→ **Supplied information**
▶
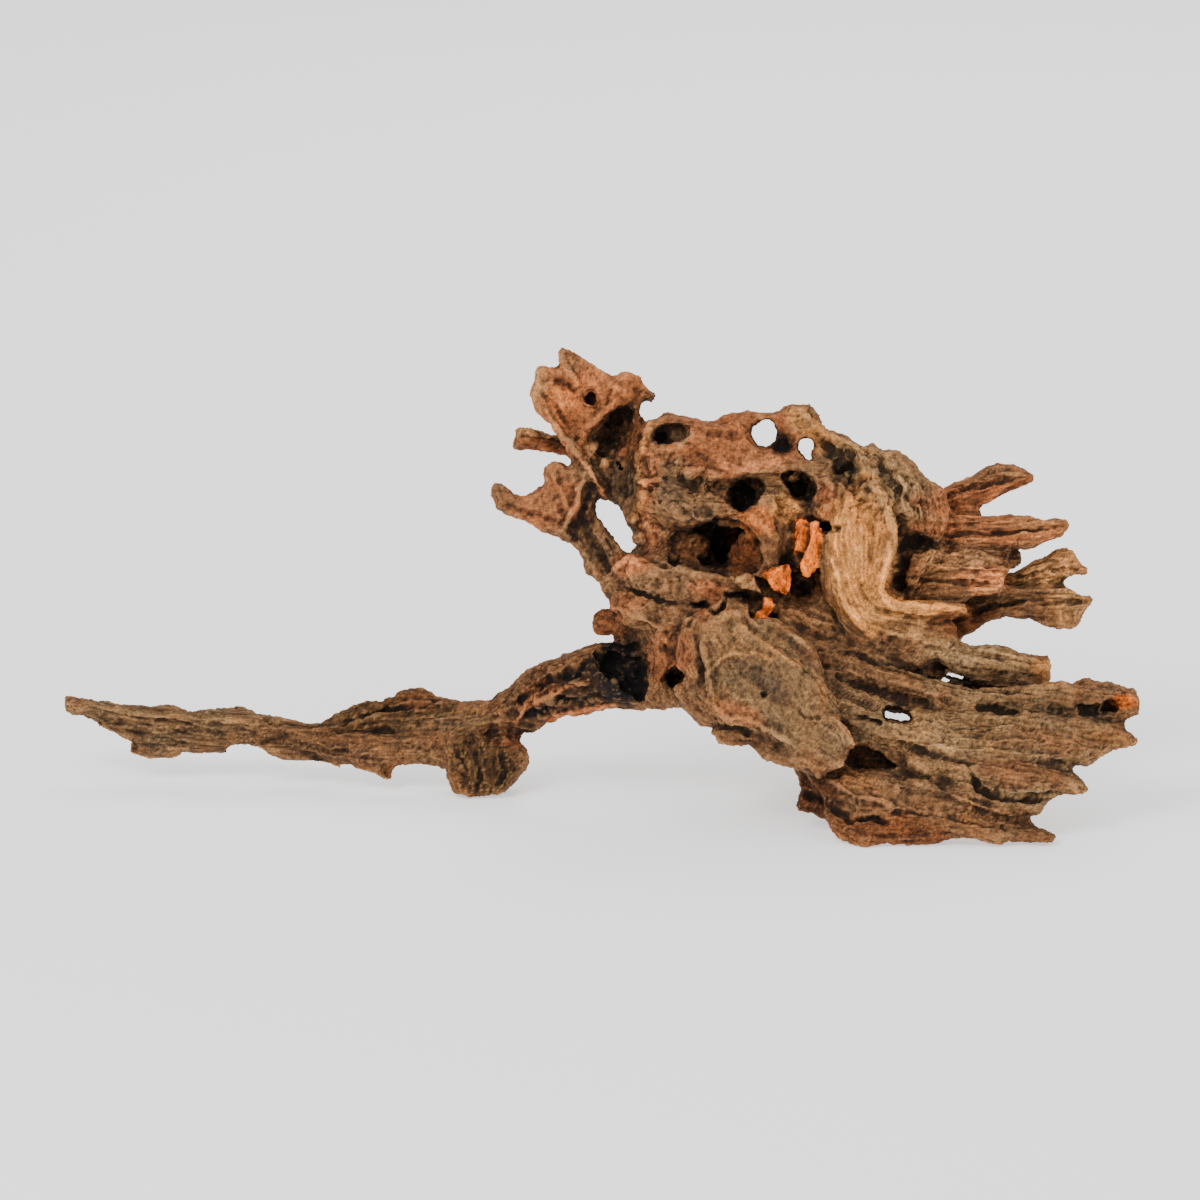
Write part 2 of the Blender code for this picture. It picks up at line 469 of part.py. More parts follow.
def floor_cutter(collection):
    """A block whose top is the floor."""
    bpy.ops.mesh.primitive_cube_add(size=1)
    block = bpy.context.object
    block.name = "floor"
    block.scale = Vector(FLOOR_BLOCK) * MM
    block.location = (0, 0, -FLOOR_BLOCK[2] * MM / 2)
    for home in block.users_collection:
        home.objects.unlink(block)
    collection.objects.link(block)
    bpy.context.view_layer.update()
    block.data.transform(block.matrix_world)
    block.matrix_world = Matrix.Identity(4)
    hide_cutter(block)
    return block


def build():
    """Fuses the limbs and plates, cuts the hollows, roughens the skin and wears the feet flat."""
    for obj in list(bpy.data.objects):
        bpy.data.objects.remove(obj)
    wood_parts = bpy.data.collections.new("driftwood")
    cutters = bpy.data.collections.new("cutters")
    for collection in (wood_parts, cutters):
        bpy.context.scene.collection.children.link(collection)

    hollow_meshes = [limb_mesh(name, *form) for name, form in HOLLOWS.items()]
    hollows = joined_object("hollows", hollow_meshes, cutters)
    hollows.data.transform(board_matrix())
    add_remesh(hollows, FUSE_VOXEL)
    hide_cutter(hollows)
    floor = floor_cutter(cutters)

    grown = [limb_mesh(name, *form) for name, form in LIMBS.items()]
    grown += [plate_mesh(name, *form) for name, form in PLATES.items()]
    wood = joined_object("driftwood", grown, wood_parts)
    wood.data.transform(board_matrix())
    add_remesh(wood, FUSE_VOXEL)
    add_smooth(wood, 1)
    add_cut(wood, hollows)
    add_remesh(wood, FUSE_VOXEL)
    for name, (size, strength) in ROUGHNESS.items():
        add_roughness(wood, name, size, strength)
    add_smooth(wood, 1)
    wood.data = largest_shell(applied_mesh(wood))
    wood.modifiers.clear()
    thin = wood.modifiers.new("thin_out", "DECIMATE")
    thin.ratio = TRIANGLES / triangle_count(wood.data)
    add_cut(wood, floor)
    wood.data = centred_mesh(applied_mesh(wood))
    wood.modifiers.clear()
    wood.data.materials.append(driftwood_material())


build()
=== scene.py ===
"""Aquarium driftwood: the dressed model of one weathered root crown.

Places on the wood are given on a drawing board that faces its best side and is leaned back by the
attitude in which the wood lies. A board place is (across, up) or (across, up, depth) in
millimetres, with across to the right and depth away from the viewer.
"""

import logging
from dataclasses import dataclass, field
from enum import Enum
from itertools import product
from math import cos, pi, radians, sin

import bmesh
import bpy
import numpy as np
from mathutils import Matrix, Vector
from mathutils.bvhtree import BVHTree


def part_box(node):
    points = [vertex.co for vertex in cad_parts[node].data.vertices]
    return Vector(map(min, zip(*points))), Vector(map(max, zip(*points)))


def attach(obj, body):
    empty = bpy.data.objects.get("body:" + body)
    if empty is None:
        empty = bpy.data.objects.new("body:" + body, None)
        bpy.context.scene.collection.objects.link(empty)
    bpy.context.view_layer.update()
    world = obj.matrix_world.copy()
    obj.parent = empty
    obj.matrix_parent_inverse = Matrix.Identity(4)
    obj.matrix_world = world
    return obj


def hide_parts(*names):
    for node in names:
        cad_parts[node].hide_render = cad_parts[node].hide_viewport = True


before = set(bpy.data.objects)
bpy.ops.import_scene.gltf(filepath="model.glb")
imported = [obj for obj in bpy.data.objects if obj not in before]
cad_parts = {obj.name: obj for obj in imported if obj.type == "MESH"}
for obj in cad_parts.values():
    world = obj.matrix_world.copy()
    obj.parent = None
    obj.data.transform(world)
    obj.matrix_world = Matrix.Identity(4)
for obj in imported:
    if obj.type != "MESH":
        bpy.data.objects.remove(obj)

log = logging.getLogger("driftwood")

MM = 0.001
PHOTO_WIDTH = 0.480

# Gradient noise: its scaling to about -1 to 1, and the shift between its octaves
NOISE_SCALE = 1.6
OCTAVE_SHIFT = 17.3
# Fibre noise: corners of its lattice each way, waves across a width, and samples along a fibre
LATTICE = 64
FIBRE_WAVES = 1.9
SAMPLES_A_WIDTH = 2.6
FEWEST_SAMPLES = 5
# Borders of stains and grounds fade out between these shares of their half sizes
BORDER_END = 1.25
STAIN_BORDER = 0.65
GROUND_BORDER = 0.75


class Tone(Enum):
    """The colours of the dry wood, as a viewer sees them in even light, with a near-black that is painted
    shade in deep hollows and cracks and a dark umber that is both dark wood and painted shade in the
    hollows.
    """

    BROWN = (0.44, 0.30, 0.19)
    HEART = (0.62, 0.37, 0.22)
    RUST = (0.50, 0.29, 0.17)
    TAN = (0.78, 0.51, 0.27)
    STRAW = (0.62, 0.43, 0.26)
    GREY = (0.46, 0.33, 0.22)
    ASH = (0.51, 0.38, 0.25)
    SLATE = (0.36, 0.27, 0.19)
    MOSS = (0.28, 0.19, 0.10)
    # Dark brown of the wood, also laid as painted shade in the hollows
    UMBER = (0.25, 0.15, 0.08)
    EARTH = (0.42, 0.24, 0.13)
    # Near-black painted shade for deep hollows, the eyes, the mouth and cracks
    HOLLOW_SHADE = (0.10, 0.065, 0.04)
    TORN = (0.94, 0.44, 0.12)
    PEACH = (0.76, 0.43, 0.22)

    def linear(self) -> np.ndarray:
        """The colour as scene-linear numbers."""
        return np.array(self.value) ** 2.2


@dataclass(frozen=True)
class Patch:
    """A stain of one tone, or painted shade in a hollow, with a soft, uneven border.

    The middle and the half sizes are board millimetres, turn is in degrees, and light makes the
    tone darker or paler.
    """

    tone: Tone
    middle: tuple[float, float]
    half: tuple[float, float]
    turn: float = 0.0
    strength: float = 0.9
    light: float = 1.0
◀
→ **Task details**
Give the listing above again, word for word.

→ **Written response**
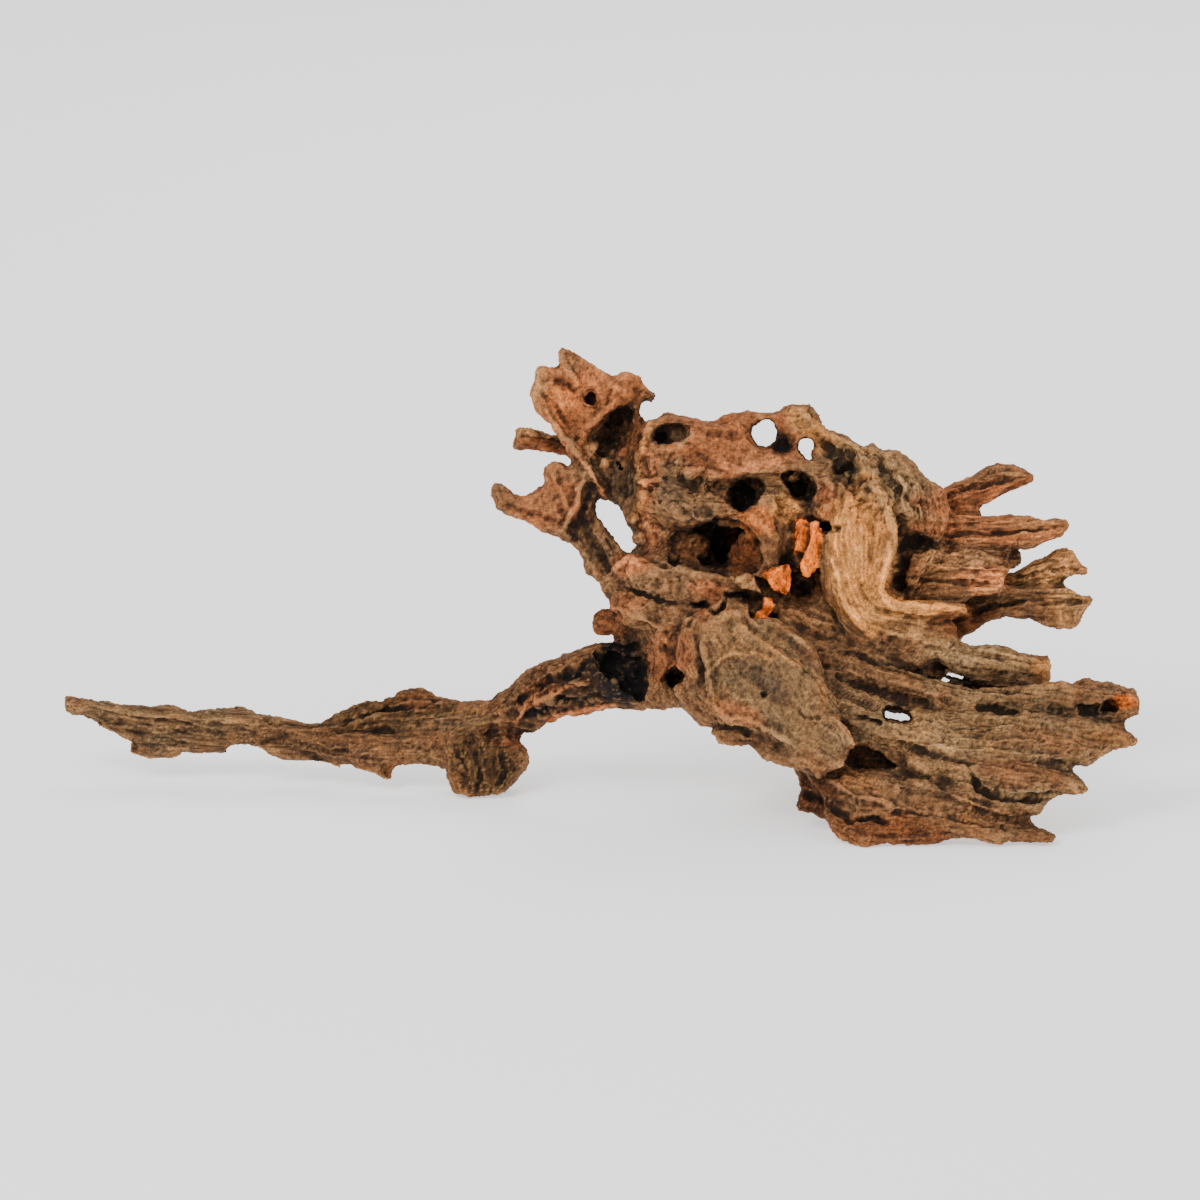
Write part 2 of the Blender code for this picture. It picks up at line 469 of part.py. More parts follow.
def floor_cutter(collection):
    """A block whose top is the floor."""
    bpy.ops.mesh.primitive_cube_add(size=1)
    block = bpy.context.object
    block.name = "floor"
    block.scale = Vector(FLOOR_BLOCK) * MM
    block.location = (0, 0, -FLOOR_BLOCK[2] * MM / 2)
    for home in block.users_collection:
        home.objects.unlink(block)
    collection.objects.link(block)
    bpy.context.view_layer.update()
    block.data.transform(block.matrix_world)
    block.matrix_world = Matrix.Identity(4)
    hide_cutter(block)
    return block


def build():
    """Fuses the limbs and plates, cuts the hollows, roughens the skin and wears the feet flat."""
    for obj in list(bpy.data.objects):
        bpy.data.objects.remove(obj)
    wood_parts = bpy.data.collections.new("driftwood")
    cutters = bpy.data.collections.new("cutters")
    for collection in (wood_parts, cutters):
        bpy.context.scene.collection.children.link(collection)

    hollow_meshes = [limb_mesh(name, *form) for name, form in HOLLOWS.items()]
    hollows = joined_object("hollows", hollow_meshes, cutters)
    hollows.data.transform(board_matrix())
    add_remesh(hollows, FUSE_VOXEL)
    hide_cutter(hollows)
    floor = floor_cutter(cutters)

    grown = [limb_mesh(name, *form) for name, form in LIMBS.items()]
    grown += [plate_mesh(name, *form) for name, form in PLATES.items()]
    wood = joined_object("driftwood", grown, wood_parts)
    wood.data.transform(board_matrix())
    add_remesh(wood, FUSE_VOXEL)
    add_smooth(wood, 1)
    add_cut(wood, hollows)
    add_remesh(wood, FUSE_VOXEL)
    for name, (size, strength) in ROUGHNESS.items():
        add_roughness(wood, name, size, strength)
    add_smooth(wood, 1)
    wood.data = largest_shell(applied_mesh(wood))
    wood.modifiers.clear()
    thin = wood.modifiers.new("thin_out", "DECIMATE")
    thin.ratio = TRIANGLES / triangle_count(wood.data)
    add_cut(wood, floor)
    wood.data = centred_mesh(applied_mesh(wood))
    wood.modifiers.clear()
    wood.data.materials.append(driftwood_material())


build()
=== scene.py ===
"""Aquarium driftwood: the dressed model of one weathered root crown.

Places on the wood are given on a drawing board that faces its best side and is leaned back by the
attitude in which the wood lies. A board place is (across, up) or (across, up, depth) in
millimetres, with across to the right and depth away from the viewer.
"""

import logging
from dataclasses import dataclass, field
from enum import Enum
from itertools import product
from math import cos, pi, radians, sin

import bmesh
import bpy
import numpy as np
from mathutils import Matrix, Vector
from mathutils.bvhtree import BVHTree


def part_box(node):
    points = [vertex.co for vertex in cad_parts[node].data.vertices]
    return Vector(map(min, zip(*points))), Vector(map(max, zip(*points)))


def attach(obj, body):
    empty = bpy.data.objects.get("body:" + body)
    if empty is None:
        empty = bpy.data.objects.new("body:" + body, None)
        bpy.context.scene.collection.objects.link(empty)
    bpy.context.view_layer.update()
    world = obj.matrix_world.copy()
    obj.parent = empty
    obj.matrix_parent_inverse = Matrix.Identity(4)
    obj.matrix_world = world
    return obj


def hide_parts(*names):
    for node in names:
        cad_parts[node].hide_render = cad_parts[node].hide_viewport = True


before = set(bpy.data.objects)
bpy.ops.import_scene.gltf(filepath="model.glb")
imported = [obj for obj in bpy.data.objects if obj not in before]
cad_parts = {obj.name: obj for obj in imported if obj.type == "MESH"}
for obj in cad_parts.values():
    world = obj.matrix_world.copy()
    obj.parent = None
    obj.data.transform(world)
    obj.matrix_world = Matrix.Identity(4)
for obj in imported:
    if obj.type != "MESH":
        bpy.data.objects.remove(obj)

log = logging.getLogger("driftwood")

MM = 0.001
PHOTO_WIDTH = 0.480

# Gradient noise: its scaling to about -1 to 1, and the shift between its octaves
NOISE_SCALE = 1.6
OCTAVE_SHIFT = 17.3
# Fibre noise: corners of its lattice each way, waves across a width, and samples along a fibre
LATTICE = 64
FIBRE_WAVES = 1.9
SAMPLES_A_WIDTH = 2.6
FEWEST_SAMPLES = 5
# Borders of stains and grounds fade out between these shares of their half sizes
BORDER_END = 1.25
STAIN_BORDER = 0.65
GROUND_BORDER = 0.75


class Tone(Enum):
    """The colours of the dry wood, as a viewer sees them in even light, with a near-black that is painted
    shade in deep hollows and cracks and a dark umber that is both dark wood and painted shade in the
    hollows.
    """

    BROWN = (0.44, 0.30, 0.19)
    HEART = (0.62, 0.37, 0.22)
    RUST = (0.50, 0.29, 0.17)
    TAN = (0.78, 0.51, 0.27)
    STRAW = (0.62, 0.43, 0.26)
    GREY = (0.46, 0.33, 0.22)
    ASH = (0.51, 0.38, 0.25)
    SLATE = (0.36, 0.27, 0.19)
    MOSS = (0.28, 0.19, 0.10)
    # Dark brown of the wood, also laid as painted shade in the hollows
    UMBER = (0.25, 0.15, 0.08)
    EARTH = (0.42, 0.24, 0.13)
    # Near-black painted shade for deep hollows, the eyes, the mouth and cracks
    HOLLOW_SHADE = (0.10, 0.065, 0.04)
    TORN = (0.94, 0.44, 0.12)
    PEACH = (0.76, 0.43, 0.22)

    def linear(self) -> np.ndarray:
        """The colour as scene-linear numbers."""
        return np.array(self.value) ** 2.2


@dataclass(frozen=True)
class Patch:
    """A stain of one tone, or painted shade in a hollow, with a soft, uneven border.

    The middle and the half sizes are board millimetres, turn is in degrees, and light makes the
    tone darker or paler.
    """

    tone: Tone
    middle: tuple[float, float]
    half: tuple[float, float]
    turn: float = 0.0
    strength: float = 0.9
    light: float = 1.0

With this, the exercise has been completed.